Quasithermal Neutrinos from Rotating Protoneutron Stars Born during Core Collapse of Massive Stars

TL;DR

This paper proposes that neutrinos with energies around 0.1-1 GeV are produced during the cooling of rotating, magnetized protoneutron stars after core collapse, and discusses their potential detection and implications.

Contribution

It introduces a novel mechanism for neutrino production in protoneutron star winds without cosmic-ray acceleration, linking neutrino signals to supernova physics.

Findings

Neutrinos in the 0.1-1 GeV range can be produced at the termination shock inside the star.

Detection prospects for such neutrinos with PINGU and Hyper-Kamiokande are promising for nearby supernovae.

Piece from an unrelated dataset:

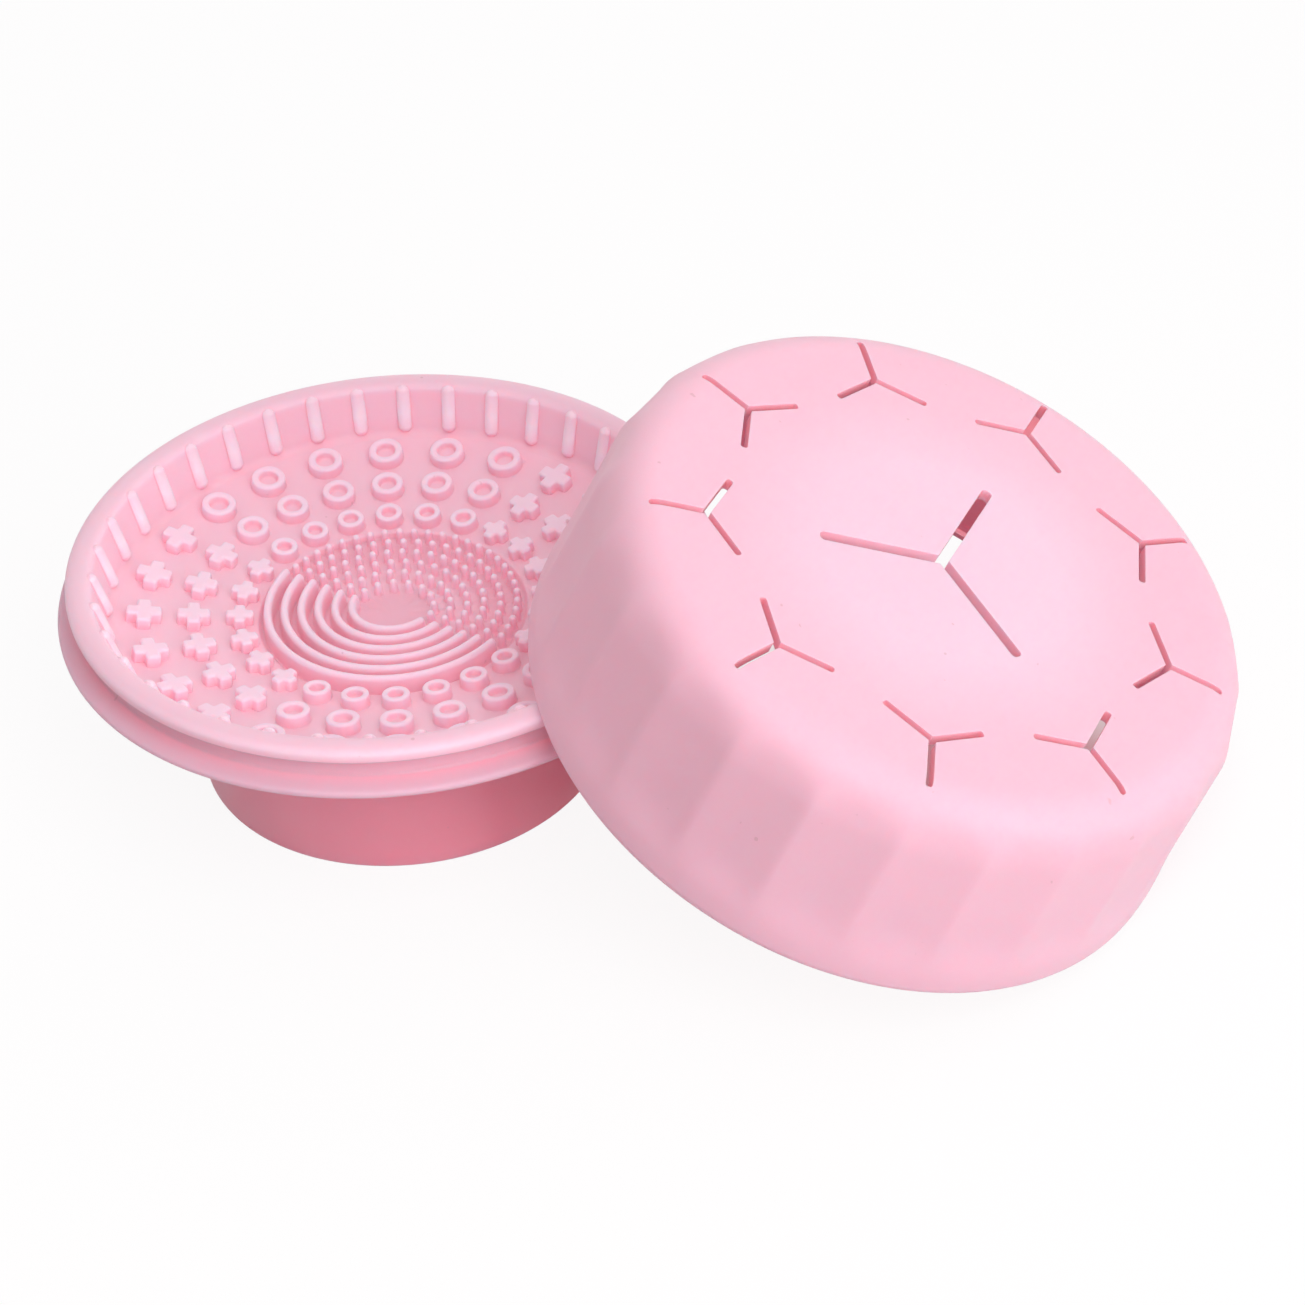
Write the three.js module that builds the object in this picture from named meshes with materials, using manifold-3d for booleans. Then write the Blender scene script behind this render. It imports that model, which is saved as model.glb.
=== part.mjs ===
// A two-piece silicone cleaner for cosmetic brushes, in millimetres, +Z up.
// The scrubbing dish stands on its foot. Its bowl has a ribbed wall, four sectors of ring and cross
// studs, and a round pad that is half ridges and half nubs. The cap is a fluted dome with Y-shaped
// slits that hold brushes by their handles. It is off the dish here and leans on the dish's lip.
import * as THREE from "three";
import { mergeVertices } from "three/addons/utils/BufferGeometryUtils.js";
import Module from "manifold-3d";

const wasm = await Module();
wasm.setup();

// ---- Dish: lip, groove and flange
const RIM_RADIUS = 52; // widest circle of the lip
const RIM_HEIGHT = 37.5; // that circle above the table
const LIP_WIDTH = 4.25; // from the rim in to the bowl's wall
const LIP_CROWN = 1.2; // rise of the rounded lip above its widest circle
const LIP_THICKNESS = 1.6; // from the rim down to the lip's underside
const GROOVE_DEPTH = 1.7; // how far the groove goes in under the rim
const GROOVE_HEIGHT = 3.1; // open height of the groove, which the cap's bead snaps into
const FLANGE_REACH = 1.95; // how far the flange stands out past the rim
const FLANGE_SLOPE = 0.9; // from the groove down to the flange's edge
const FLANGE_THICKNESS = 1;

// ---- Dish: bowl
const BOWL_DEPTH = 12.6; // from the rim down to the lowest point of the bowl's sphere
const BOWL_SPHERE_RADIUS = 220;
const WALL_DRAFT = 1.9; // how much narrower the bowl's wall is at its foot than at the lip
const FLOOR_THICKNESS = 2.4;
const RIB_COUNT = 38;
const RIB_RADIUS = 1.15;
const RIB_STAND_OUT = 1; // how far a rib stands out of the wall
const RIB_PHASE = 6; // degrees from +X to the first rib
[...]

Neutrino detection can shed light on magnetic acceleration, nucleosynthesis, and neutron star properties.

Abstract

Rotating and magnetized protoneutron stars (PNSs) may drive relativistic magneto-centrifugally accelerated winds as they cool immediately after core collapse. The wind fluid near the star is composed of neutrons and protons, and the neutrons become relativistic while collisionally coupled with the ions. Here, we argue that the neutrons in the flow eventually undergo inelastic collisions around the termination shock inside the stellar material, producing ~0.1-1 GeV neutrinos, without relying on cosmic-ray acceleration mechanisms. Even higher-energy neutrinos may be produced via particle acceleration mechanisms. We show that PINGU and Hyper-Kamiokande can detect such neutrinos from nearby core-collapse supernovae, by reducing the atmospheric neutrino background via coincident detection of MeV neutrinos or gravitational waves and optical observations. Detection of these GeV and/or higher-energy neutrinos would provide important clues to the physics of magnetic acceleration, nucleosynthesis, the relation between supernovae and gamma-ray bursts, and the properties of newly born neutron stars.